Thursday 19 April 2012

It Hurts Some Bad

Shalom:
Tonight is the second evening that Mark has taken the laundry over to his parents. They have offered the use of their washer and dryer, which helps saves a little money.
It's also good for him to get out of the the house. To spend some time with his father. And it gives me some time to do some writing.
Last night when Mark came home, we got into a fuss. It was silly really. But a major piece of healing occur for us.
Mark often has periods of what I call Black Holes. That he couldn't tell you where he was or what he did two or three hours ago. It was hard for him to face up to that truth. It was frighting. He felt better when he finally faced it.
Later, as I held him in bed, feeling him fall asleep in my arms, I could feel the hurt inside.

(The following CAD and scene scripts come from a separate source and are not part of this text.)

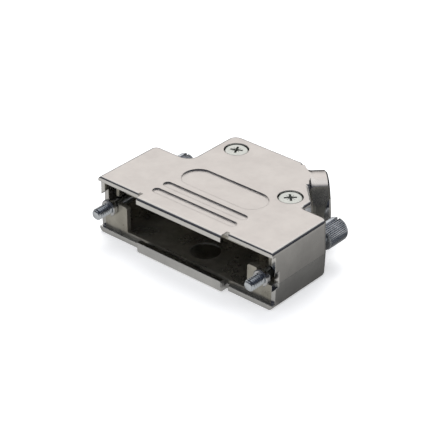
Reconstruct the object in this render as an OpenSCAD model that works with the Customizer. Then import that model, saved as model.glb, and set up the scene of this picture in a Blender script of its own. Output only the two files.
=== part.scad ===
// 25-way D-sub hood: a two-part die-cast clamshell with a slanted cable exit.
// X runs across the connector, -Y points out of the mouth, Z is up.
// The origin is on the underside, midway between the jackscrews, below the front edge of the wings.

/* [Hood outline] */
// Width across the two wings
hood_w = 54; // [54:0.1:56]
// Height of the closed hood
hood_h = 15.2; // [15:0.1:16]
// Height of the seam between the two shells
seam_z = 6.45; // [5.8:0.05:6.6]
// Depth of the wings from the front edge to the back wall
wing_d = 20.4; // [20:0.1:21]
// Distance from the centre to the left side of the body
body_left = 15.9; // [15:0.1:16.5]
// Distance from the centre to the right side of the body
body_right = 19.3; // [19:0.1:19.6]
// Distance from the front edge of the wings to the back of the body
body_back = 37.2; // [37:0.1:38]
// Distance along X from the centre to where the slanted wall leaves the back
slant_x = 5.95; // [5.6:0.05:6.4]

/* [Walls] */
// Thickness of the upright walls
wall_t = 1.4; // [1.2:0.1:1.5]
// Thickness of the top plate and of the floor
plate_t = 1.3; // [1.2:0.1:1.4]
// Radius of the upright corners
corner_r = 1.9; // [1.8:0.05:2.1]
// Radius of the upright corner at the back left
apex_r = 2.6; // [2:0.1:3]
// Radius along the top edges
top_r = 1; // [0.8:0.05:1.1]
// Radius along the bottom edges
bottom_r = 1.2; // [1:0.05:1.25]
// Lean of each upright wall between the seam and its rounded edge
lean = 0.2; // [0.1:0.05:0.25]
// Radius of the hollow corner between the left wing and the body
hollow_left_r = 2.4; // [2:0.1:2.8]
// Radius of the hollow corner between the right wing and the body
hollow_right_r = 0.8; // [0.6:0.1:1]

/* [Mouth] */
// Half width of the lips that hold the connector's flange
lip_half_w = 12.9; // [12.5:0.1:13.2]
// How far the lips stand out in front of the wings
lip_out = 1.75; // [1.6:0.05:2]
// Thickness of the lips
lip_t = 1.3; // [1.1:0.05:1.4]
// Height of the upper lip
upper_lip_h = 1.75; // [1.6:0.05:2]
// Height of the lower lip
lower_lip_h = 2.95; // [2.6:0.05:3.1]
// Distance from the wings' front edge to the seat behind the flange
seat_y = 1; // [0.9:0.05:1.1]

/* [Top pattern] */
// Half length of the long sunk field
field_half_w = 12.25; // [11.5:0.05:12.5]
// Depth of the sunk field and of the two sunk bars
sunk_depth = 0.35; // [0.2:0.05:0.5]

/* [Cable exit] */
// Outer radius of the exit collar
exit_r = 7.5; // [7:0.05:7.55]
// Radius of the cable hole
cable_r = 5.25; // [4.5:0.05:5.5]
// Length of the collar beyond the slanted wall
exit_len = 5.1; // [4.5:0.1:6]
// Distance along the slanted wall from its far corner to the collar's axis
exit_offset = 6.15; // [6:0.05:7]

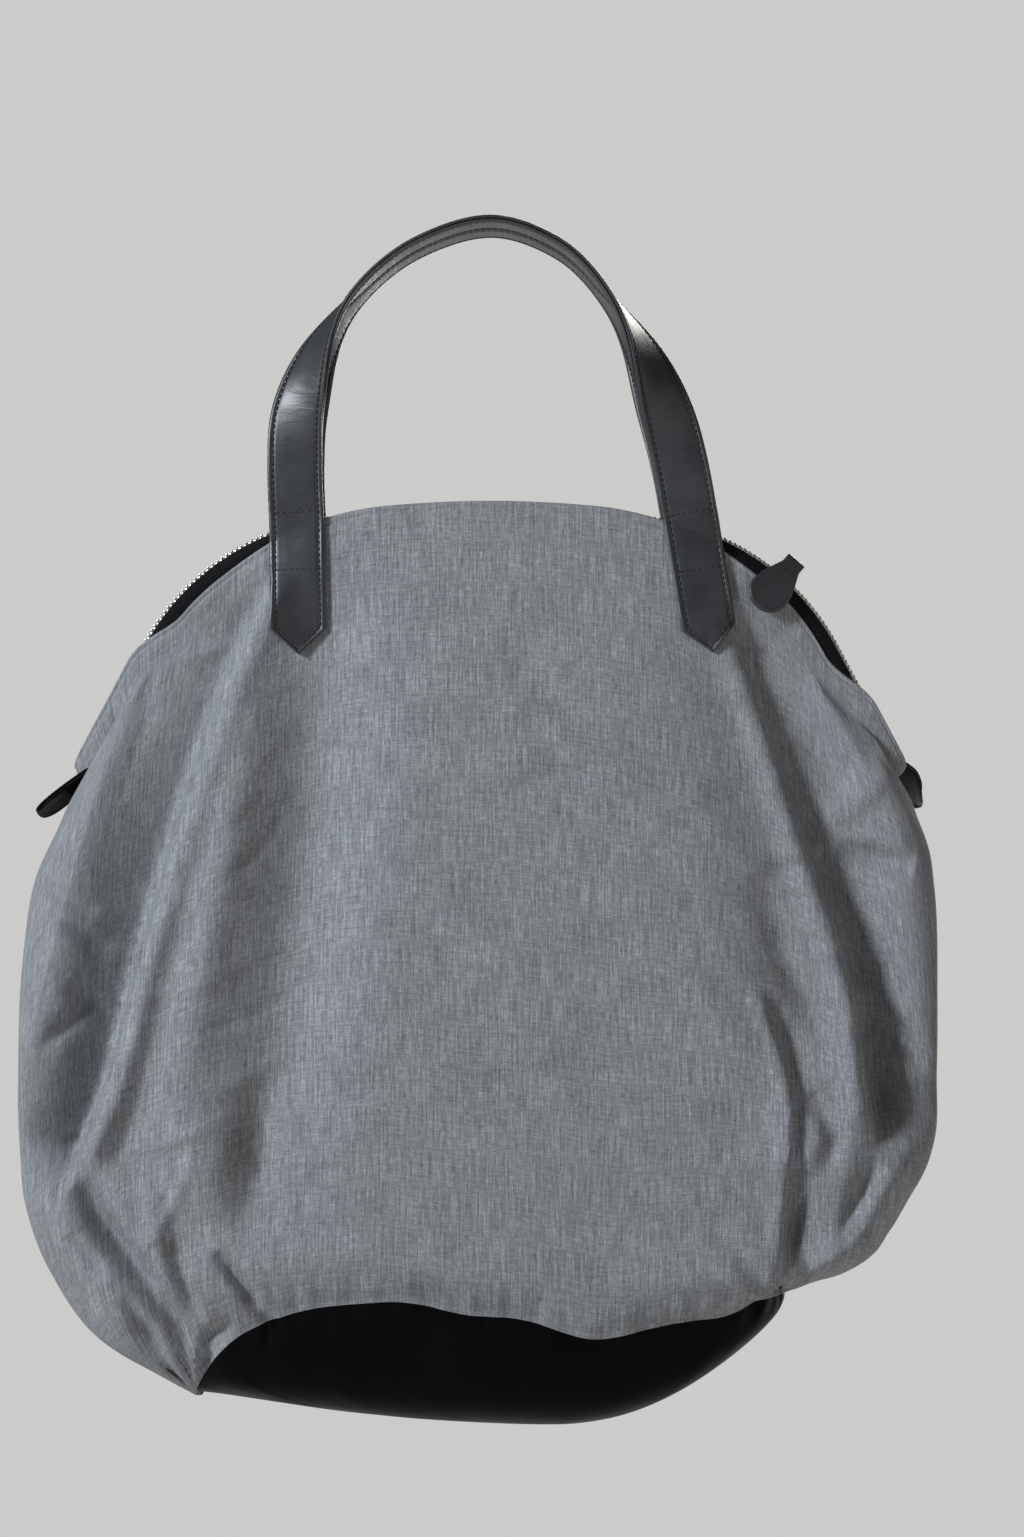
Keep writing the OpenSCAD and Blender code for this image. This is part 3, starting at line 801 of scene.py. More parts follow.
def bright_metal():
    """Plated metal with fine rubbed scratches and a little tarnish."""
    settings = bpy.context.scene.bag_zip
    finish = Finish("zip_plated_metal", tuple(settings.metal_colour), 0.27, Metallic=1.0)
    rub = finish.grain(False, (0.6 * MM, 2.5 * MM, 0.6 * MM), 3.0, 0.6)
    tarnish = finish.grain(False, 3 * (7 * MM,), 3.0)
    shade = finish.mottled(tarnish, settings.metal_colour, 0.72, 1.0)
    rough = finish.ramp(rub, [(0.3, grey(0.2)), (0.7, grey(0.38))])
    return finish.paint(shade, rough, finish.bump(rub, 0.05 * MM, 0.4))


def sewing_thread(name, colour_value):
    """Twisted thread: tiny slanting strands."""
    finish = Finish(name, colour_value, 0.6, Sheen_Weight=0.15, Sheen_Roughness=0.4)
    strand = finish.grain(False, 3 * (0.25 * MM,), 1.0)
    shade = finish.mottled(strand, colour_value, 0.6, 1.6)
    return finish.paint(shade, None, finish.bump(strand, 0.06 * MM, 0.6))


def finish_named(name, maker):
    """A finish is made once and shared."""
    return bpy.data.materials.get(name) or maker()


def strap_leather():
    settings = bpy.context.scene.bag_leather
    return finish_named("strap_leather_grain", lambda: leather(
        "strap_leather_grain", tuple(settings.strap_colour), 0.43, 0.6, 0.8 * MM, 24 * MM, True))


def base_leather():
    settings = bpy.context.scene.bag_leather
    return finish_named("base_leather_grain", lambda: leather(
        "base_leather_grain", tuple(settings.base_colour), 0.40, 0.05, 0.9 * MM, 55 * MM, False))


def dark_thread():
    return finish_named("strap_thread", lambda: sewing_thread(
        "strap_thread", tuple(bpy.context.scene.bag_leather.thread_colour)))


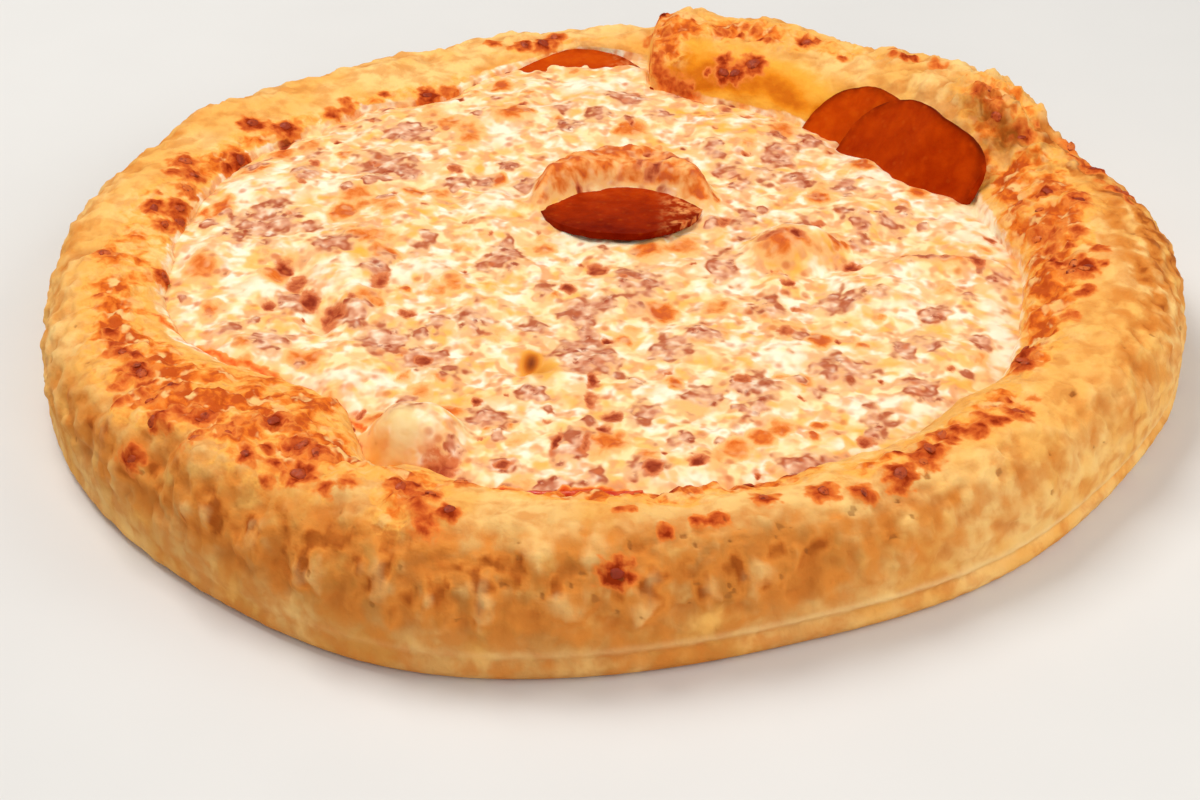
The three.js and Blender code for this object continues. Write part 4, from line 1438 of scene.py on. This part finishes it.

I know that hurt. It hurts so bad that it doesn't even have words. You don't feel anyone hears you. Understands you.
I know how he feels. I am so busy caring for Mark, I feel alone. No one hears me. No one understands what I am going through. Or cares.
I know in my head that isn't true, but my heart is another matter.
Now, when I knon Mark is sleep, I get up and pray. I pour out all the emotions onto G_D, because right now my emotions overwhelem Mark.
Then when I finish praying, I head off to bed and sleep.